# start of GIVEN ENTRIES
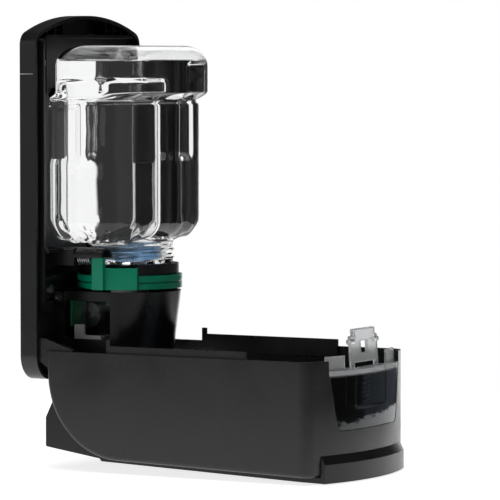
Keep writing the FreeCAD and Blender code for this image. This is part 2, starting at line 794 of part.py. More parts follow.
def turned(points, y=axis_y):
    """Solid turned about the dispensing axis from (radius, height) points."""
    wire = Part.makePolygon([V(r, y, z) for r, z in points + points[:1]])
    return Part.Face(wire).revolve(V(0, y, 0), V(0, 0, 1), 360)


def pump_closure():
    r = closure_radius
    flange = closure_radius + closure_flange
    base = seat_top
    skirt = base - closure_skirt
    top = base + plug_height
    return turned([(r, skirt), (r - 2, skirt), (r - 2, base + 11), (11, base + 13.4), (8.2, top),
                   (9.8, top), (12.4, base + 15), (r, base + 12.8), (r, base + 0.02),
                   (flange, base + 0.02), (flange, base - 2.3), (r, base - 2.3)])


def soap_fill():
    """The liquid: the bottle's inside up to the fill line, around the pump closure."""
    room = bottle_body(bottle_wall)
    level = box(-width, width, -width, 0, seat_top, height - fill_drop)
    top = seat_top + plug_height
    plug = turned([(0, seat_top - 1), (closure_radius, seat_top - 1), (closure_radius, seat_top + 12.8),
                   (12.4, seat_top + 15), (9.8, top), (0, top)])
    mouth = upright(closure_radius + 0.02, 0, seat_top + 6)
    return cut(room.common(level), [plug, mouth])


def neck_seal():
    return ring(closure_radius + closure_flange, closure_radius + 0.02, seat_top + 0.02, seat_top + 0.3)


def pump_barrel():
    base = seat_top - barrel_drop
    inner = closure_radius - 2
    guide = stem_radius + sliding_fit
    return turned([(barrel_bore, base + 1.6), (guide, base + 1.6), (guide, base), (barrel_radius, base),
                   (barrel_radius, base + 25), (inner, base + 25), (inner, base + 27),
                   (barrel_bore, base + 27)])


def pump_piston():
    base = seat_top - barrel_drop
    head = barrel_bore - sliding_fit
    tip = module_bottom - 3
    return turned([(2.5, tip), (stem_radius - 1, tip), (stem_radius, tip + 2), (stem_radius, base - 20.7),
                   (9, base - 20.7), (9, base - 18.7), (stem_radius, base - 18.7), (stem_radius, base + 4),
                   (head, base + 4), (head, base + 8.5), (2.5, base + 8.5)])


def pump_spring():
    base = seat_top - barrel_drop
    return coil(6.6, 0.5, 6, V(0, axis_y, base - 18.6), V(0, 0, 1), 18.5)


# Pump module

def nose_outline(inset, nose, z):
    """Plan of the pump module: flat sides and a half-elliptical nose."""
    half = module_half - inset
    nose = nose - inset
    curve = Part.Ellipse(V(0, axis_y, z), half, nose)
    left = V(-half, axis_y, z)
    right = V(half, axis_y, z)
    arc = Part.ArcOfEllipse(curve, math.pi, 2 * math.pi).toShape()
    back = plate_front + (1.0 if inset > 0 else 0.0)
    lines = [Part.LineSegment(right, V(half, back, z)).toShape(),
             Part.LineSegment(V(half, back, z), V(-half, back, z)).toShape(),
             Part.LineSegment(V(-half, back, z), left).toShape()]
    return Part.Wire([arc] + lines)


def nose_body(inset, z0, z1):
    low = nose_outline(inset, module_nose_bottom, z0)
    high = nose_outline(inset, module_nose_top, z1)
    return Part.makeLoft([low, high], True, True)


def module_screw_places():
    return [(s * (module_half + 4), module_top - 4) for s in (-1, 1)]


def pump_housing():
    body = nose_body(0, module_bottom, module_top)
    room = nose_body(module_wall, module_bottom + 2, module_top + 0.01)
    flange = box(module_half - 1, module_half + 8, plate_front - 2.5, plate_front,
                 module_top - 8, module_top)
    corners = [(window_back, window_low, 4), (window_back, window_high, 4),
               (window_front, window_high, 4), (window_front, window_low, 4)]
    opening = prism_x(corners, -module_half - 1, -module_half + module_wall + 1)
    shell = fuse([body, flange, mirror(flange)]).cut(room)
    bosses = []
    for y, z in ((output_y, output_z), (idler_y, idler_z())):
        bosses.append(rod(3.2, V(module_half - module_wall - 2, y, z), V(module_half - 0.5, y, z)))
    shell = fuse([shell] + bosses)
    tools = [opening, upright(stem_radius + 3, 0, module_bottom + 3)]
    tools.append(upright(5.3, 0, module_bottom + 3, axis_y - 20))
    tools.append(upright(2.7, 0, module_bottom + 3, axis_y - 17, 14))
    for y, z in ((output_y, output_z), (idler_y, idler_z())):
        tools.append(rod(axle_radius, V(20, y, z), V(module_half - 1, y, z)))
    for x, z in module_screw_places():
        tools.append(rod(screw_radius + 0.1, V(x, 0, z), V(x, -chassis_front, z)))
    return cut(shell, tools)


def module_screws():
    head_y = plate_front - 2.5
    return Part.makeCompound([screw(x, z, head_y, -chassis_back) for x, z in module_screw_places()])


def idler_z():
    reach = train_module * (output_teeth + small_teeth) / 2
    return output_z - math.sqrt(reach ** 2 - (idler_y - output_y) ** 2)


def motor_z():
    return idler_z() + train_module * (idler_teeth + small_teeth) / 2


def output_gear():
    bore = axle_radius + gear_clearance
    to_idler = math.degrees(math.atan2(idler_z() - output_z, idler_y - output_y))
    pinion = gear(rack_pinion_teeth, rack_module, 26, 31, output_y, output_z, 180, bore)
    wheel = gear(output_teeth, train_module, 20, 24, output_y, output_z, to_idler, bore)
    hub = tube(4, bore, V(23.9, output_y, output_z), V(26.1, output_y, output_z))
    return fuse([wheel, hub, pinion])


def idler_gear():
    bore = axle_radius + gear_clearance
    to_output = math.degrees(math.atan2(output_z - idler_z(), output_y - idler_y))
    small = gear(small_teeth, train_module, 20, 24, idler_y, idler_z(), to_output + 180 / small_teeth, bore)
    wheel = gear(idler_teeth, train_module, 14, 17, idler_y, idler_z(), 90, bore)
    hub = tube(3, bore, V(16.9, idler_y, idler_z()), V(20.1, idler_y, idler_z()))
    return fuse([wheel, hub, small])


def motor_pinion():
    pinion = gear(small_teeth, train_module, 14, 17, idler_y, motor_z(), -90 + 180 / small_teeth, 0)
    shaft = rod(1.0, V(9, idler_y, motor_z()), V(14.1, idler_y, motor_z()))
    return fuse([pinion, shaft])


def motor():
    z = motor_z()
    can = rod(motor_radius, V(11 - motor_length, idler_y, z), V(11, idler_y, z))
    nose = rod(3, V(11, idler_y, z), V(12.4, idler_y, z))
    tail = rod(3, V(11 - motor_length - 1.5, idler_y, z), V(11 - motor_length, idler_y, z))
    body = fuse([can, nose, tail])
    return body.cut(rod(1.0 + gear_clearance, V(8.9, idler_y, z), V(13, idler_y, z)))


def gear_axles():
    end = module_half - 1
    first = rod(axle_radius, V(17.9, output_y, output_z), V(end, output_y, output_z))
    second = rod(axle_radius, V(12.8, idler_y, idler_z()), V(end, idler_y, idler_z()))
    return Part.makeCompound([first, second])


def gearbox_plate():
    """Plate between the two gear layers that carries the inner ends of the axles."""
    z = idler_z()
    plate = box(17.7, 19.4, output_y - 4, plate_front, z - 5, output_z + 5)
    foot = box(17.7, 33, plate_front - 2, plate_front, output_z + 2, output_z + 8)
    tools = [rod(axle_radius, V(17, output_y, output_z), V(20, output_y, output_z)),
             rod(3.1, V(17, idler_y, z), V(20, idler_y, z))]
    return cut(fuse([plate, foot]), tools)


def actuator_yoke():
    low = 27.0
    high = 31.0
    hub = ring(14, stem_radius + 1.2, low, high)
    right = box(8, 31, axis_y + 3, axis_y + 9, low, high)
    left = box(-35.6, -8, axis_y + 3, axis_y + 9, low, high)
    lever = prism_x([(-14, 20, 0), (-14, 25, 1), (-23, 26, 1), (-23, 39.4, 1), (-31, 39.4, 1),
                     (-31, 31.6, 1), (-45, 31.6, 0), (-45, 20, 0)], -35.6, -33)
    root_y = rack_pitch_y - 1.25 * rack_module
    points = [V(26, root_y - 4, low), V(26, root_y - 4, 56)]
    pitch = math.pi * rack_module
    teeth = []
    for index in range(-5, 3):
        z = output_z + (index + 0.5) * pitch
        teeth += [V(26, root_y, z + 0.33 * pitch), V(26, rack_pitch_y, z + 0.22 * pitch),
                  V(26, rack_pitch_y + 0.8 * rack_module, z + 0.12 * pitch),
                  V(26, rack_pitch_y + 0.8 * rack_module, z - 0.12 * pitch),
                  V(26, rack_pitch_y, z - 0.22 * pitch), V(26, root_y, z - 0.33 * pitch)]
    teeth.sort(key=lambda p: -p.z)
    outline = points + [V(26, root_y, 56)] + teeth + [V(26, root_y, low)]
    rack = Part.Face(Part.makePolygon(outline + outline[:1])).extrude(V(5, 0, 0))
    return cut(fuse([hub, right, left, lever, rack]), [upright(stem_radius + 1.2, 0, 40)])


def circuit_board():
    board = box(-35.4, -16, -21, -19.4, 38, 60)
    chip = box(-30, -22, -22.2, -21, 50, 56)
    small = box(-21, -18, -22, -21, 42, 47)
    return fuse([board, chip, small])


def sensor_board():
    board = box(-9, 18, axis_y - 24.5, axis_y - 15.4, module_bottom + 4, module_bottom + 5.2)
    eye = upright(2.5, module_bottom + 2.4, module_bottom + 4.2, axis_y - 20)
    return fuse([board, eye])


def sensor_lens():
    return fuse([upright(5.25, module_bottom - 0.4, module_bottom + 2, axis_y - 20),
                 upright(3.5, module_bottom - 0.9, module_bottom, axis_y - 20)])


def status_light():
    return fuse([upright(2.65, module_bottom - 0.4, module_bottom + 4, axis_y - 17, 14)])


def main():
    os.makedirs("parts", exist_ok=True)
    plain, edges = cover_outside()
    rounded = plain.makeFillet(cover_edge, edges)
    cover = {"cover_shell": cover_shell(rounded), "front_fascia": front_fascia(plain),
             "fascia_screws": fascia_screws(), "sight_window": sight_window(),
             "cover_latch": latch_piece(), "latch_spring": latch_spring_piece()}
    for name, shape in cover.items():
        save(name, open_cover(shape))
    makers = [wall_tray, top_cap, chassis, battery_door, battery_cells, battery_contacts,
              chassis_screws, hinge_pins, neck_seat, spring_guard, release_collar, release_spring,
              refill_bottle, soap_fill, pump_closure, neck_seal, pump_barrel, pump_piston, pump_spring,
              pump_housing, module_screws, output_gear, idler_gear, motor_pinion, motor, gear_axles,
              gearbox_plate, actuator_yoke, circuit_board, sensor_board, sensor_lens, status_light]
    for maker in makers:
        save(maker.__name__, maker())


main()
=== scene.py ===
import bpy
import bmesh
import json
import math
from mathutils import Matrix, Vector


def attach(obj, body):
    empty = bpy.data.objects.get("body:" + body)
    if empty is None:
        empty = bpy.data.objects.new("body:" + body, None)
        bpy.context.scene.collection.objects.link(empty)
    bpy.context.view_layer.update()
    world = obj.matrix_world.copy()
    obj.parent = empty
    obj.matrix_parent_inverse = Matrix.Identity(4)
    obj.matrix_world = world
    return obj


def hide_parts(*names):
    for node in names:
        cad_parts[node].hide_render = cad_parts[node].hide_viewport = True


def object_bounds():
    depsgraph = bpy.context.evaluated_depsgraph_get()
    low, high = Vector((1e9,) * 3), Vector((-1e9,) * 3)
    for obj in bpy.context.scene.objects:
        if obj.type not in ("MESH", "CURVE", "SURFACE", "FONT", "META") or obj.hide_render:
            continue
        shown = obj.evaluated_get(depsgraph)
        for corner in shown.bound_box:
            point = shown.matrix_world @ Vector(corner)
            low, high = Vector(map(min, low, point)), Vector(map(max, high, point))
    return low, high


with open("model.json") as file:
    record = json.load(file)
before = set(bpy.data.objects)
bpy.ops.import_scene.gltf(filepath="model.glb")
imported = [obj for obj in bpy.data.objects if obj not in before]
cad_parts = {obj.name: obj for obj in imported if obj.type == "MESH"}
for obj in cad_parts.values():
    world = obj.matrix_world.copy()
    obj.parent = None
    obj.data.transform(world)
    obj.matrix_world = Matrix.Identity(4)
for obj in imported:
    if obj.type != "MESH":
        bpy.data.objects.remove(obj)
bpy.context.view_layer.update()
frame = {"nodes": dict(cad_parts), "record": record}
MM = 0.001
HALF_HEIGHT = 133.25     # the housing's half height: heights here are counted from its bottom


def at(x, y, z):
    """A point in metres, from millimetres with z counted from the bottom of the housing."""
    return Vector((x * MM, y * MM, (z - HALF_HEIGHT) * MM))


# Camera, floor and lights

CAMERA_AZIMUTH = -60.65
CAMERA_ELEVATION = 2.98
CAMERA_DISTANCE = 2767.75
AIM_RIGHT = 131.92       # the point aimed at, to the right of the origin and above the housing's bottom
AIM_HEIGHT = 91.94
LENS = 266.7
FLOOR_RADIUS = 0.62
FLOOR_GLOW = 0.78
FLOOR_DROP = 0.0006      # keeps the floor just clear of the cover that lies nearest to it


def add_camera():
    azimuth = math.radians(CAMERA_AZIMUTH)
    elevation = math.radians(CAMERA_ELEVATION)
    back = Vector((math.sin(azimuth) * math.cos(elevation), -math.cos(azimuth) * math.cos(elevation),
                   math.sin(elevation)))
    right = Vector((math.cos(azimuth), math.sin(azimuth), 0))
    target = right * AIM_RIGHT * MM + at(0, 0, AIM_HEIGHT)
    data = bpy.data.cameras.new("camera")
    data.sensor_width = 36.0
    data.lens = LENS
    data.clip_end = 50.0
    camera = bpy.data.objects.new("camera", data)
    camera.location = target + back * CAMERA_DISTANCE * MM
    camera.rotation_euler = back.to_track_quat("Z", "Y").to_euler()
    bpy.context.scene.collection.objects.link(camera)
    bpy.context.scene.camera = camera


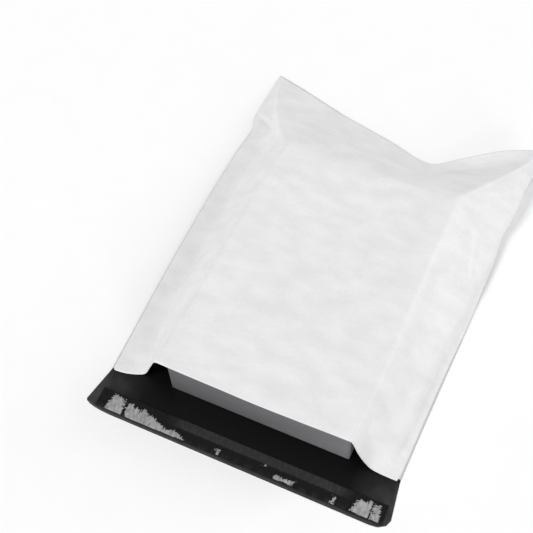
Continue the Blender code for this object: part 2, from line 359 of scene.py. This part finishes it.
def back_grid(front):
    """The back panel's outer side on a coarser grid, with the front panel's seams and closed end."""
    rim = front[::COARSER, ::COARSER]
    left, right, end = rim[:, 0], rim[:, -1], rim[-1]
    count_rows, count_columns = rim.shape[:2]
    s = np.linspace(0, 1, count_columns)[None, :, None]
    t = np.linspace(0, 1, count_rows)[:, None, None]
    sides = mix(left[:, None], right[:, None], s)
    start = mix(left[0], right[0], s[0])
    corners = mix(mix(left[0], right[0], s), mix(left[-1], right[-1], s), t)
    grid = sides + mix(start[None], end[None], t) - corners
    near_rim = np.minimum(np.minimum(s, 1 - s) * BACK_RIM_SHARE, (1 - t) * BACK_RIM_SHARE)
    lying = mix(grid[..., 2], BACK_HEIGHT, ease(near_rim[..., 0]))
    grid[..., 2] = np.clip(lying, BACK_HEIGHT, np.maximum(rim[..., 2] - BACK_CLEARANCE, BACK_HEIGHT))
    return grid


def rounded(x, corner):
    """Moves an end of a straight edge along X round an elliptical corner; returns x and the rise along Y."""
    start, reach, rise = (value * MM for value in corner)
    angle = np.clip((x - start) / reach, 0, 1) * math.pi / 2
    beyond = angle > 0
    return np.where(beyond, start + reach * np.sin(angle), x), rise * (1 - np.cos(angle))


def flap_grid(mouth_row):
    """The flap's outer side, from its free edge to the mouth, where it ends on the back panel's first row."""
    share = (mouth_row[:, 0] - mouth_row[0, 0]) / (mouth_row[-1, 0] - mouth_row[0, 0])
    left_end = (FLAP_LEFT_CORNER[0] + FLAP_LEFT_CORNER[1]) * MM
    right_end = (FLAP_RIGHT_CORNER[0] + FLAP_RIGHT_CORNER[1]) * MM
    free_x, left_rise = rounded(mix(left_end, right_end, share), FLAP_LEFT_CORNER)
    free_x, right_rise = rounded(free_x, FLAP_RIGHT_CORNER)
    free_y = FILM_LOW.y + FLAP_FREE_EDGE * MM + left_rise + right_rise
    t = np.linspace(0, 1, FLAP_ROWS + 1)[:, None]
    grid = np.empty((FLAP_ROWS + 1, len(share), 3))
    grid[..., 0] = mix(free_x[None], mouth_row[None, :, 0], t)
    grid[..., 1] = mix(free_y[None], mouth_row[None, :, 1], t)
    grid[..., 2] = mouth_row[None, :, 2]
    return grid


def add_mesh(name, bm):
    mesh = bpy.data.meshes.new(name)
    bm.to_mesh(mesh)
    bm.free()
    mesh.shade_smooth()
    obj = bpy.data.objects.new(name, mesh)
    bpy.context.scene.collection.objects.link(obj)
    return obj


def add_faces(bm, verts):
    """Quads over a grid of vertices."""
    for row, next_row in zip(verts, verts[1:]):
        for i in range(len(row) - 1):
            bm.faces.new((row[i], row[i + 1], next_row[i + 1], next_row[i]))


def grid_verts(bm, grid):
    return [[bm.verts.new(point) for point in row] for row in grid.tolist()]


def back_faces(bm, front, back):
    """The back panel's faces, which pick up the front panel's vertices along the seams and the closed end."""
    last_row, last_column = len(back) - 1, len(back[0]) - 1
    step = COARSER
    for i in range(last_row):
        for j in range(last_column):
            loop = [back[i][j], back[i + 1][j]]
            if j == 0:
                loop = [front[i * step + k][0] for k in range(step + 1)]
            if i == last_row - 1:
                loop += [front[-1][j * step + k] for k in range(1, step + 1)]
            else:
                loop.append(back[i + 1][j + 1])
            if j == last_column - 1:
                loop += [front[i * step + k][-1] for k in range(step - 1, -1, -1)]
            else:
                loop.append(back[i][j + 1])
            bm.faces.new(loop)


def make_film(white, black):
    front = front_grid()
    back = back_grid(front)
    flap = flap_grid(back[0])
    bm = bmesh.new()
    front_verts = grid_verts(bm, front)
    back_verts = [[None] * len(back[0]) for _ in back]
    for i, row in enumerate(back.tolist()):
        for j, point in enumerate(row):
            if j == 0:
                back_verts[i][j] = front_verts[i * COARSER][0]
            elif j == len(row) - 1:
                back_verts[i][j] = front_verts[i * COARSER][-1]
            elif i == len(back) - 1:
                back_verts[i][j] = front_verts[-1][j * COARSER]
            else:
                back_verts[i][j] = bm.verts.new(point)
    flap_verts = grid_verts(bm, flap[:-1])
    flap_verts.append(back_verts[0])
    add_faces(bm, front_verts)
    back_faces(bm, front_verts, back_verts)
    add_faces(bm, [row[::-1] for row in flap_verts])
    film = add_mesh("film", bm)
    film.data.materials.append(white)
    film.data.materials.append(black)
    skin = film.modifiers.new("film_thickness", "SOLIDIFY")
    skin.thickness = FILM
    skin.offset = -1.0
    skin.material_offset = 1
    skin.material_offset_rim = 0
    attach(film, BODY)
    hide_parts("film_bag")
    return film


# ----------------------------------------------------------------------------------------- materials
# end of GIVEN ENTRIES
PROBLEM TO WORK ON -
From the records above, quote only the lines running from the line with "for name, shape" to the line with "point = shown.matrix_world", both lines included.

WRITTEN ANSWER -
    for name, shape in cover.items():
        save(name, open_cover(shape))
    makers = [wall_tray, top_cap, chassis, battery_door, battery_cells, battery_contacts,
              chassis_screws, hinge_pins, neck_seat, spring_guard, release_collar, release_spring,
              refill_bottle, soap_fill, pump_closure, neck_seal, pump_barrel, pump_piston, pump_spring,
              pump_housing, module_screws, output_gear, idler_gear, motor_pinion, motor, gear_axles,
              gearbox_plate, actuator_yoke, circuit_board, sensor_board, sensor_lens, status_light]
    for maker in makers:
        save(maker.__name__, maker())


main()
=== scene.py ===
import bpy
import bmesh
import json
import math
from mathutils import Matrix, Vector


def attach(obj, body):
    empty = bpy.data.objects.get("body:" + body)
    if empty is None:
        empty = bpy.data.objects.new("body:" + body, None)
        bpy.context.scene.collection.objects.link(empty)
    bpy.context.view_layer.update()
    world = obj.matrix_world.copy()
    obj.parent = empty
    obj.matrix_parent_inverse = Matrix.Identity(4)
    obj.matrix_world = world
    return obj


def hide_parts(*names):
    for node in names:
        cad_parts[node].hide_render = cad_parts[node].hide_viewport = True


def object_bounds():
    depsgraph = bpy.context.evaluated_depsgraph_get()
    low, high = Vector((1e9,) * 3), Vector((-1e9,) * 3)
    for obj in bpy.context.scene.objects:
        if obj.type not in ("MESH", "CURVE", "SURFACE", "FONT", "META") or obj.hide_render:
            continue
        shown = obj.evaluated_get(depsgraph)
        for corner in shown.bound_box:
            point = shown.matrix_world @ Vector(corner)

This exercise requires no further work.